NEW YORK -- On the defensive Friday from Western accusations about a secret uranium-enrichment facility, Iranian President Mahmoud Ahmadinejad said that Iran had acted legally, and he offered to open the site to international inspections.
At a news conference on the sidelines of the U.N., and in multiple media interviews, Ahmadinejad chastised President Barack Obama and European leaders for challenging Iran on the issue. Obama, he said, would regret it.
Ahmadinejad maintained his usual smiling composure, but he seemed surprised by the furor over the facility's existence, which Obama, British Prime Minister Gordon Brown and French President Nicolas Sarkozy had announced earlier Friday. A senior Western official said the announcement was pulled together hurriedly in recent days. The official spoke only on the condition of anonymity because of the issue's sensitivity.

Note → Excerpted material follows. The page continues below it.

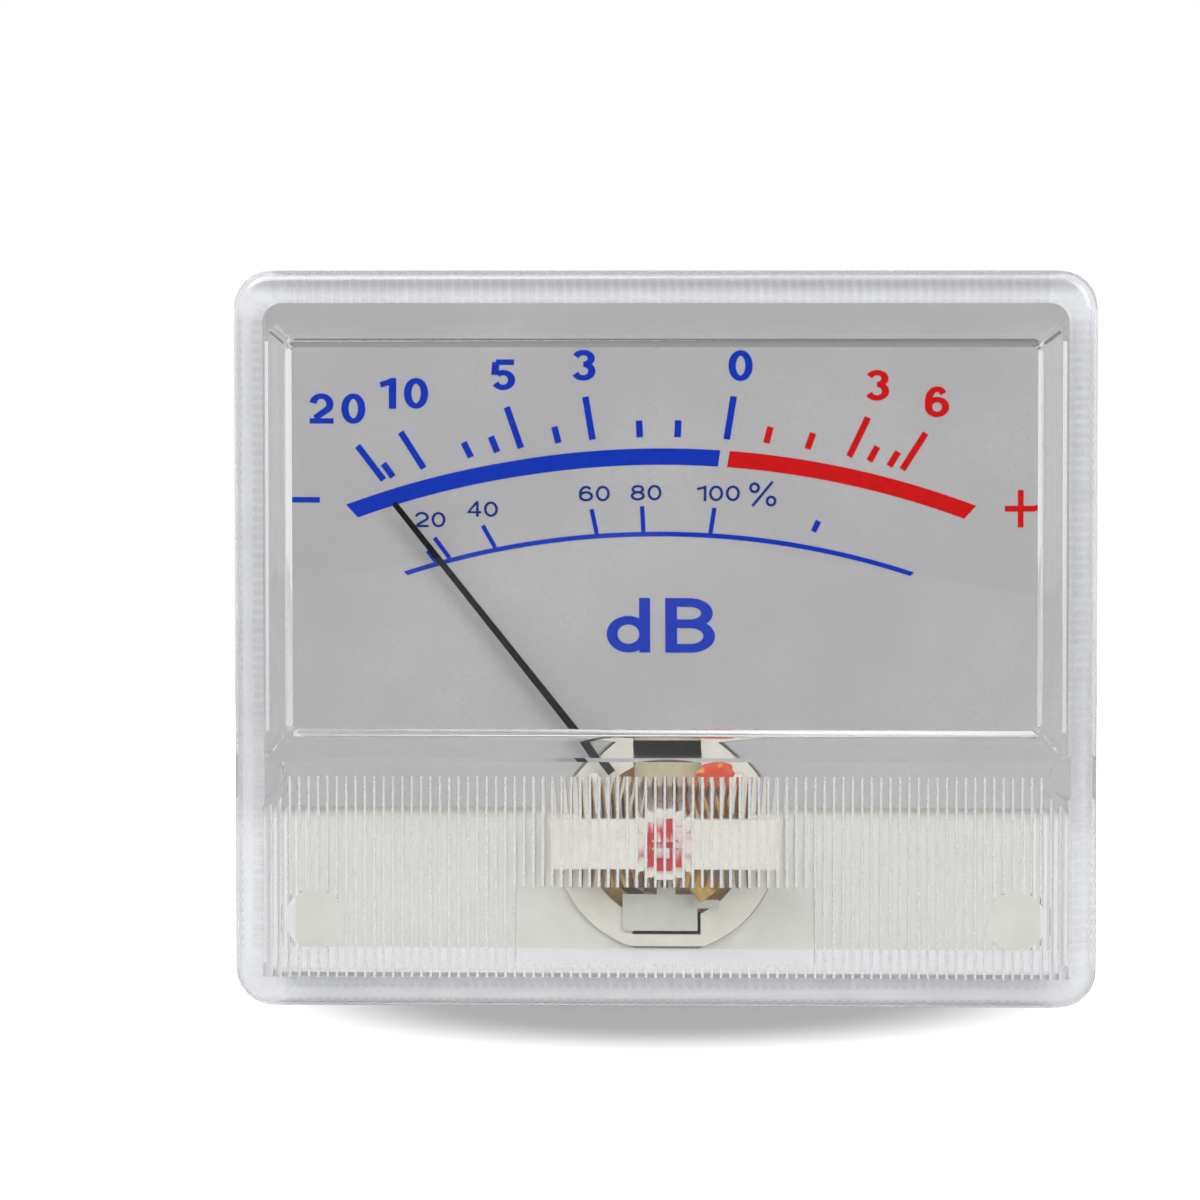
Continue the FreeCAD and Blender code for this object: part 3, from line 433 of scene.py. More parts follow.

"They wanted to set up a sort of media game, take the stage to sort of set up the upper hand. This is not nice," the Iranian leader told the news conference at a New York hotel. He apparently referred to upcoming talks Thursday among Iran, the United States and five other nations. "This kind of behavior goes back to what was done in the past," he said.
At another point, he said he was unaware of Obama's contention hours earlier that the size and configuration of the yet-to-be completed facility are "inconsistent with a peaceful (nuclear) program."
Obama, Sarkozy and Brown disclosed the existence of the underground enrichment plant Friday morning at the G-20 summit in Pittsburgh. On Monday, Iran had privately notified the International Atomic Energy Agency — the United Nations' nuclear watchdog, based in Vienna, Austria — of what it called a "pilot" facility near Iran's holy Shiite Muslim city of Qom.
Ahmadinejad said IAEA specialists were welcome to inspect the facility.
"We don't have any problems with inspections of the facility. We have no fears," he said.
He taunted the U.S. president. "I don't think Mr. Obama is a nuclear expert," he said. "We have to leave it to the IAEA, and let the IAEA carry out its duty."
As the allegations unfolded Friday, Iran's response was that it's legally entitled to build uranium enrichment facilities for civilian power and that it didn't have to notify the U.N. nuclear agency until six months before the plant is to go on line.
An IAEA spokesman, Marc Vidricaire, said Iran had told the agency that no nuclear fuel had been introduced into the plant. The IAEA has requested access to the site and more information, he said.
Ahmadinejad told the news conference, where he sat in front of Iran's flag at a table decorated with red, purple and white flowers: "If you want to build a plant, you can do that." Iran notified the agency a year before it was required to do so, he said, calling that "a really positive measure. We did something well beyond what was required."
While Iran says it's pulled out of a previous agreement that required it to inform the IAEA of new enrichment facilities while they're still in the design stage, the agency says the agreement is still in force.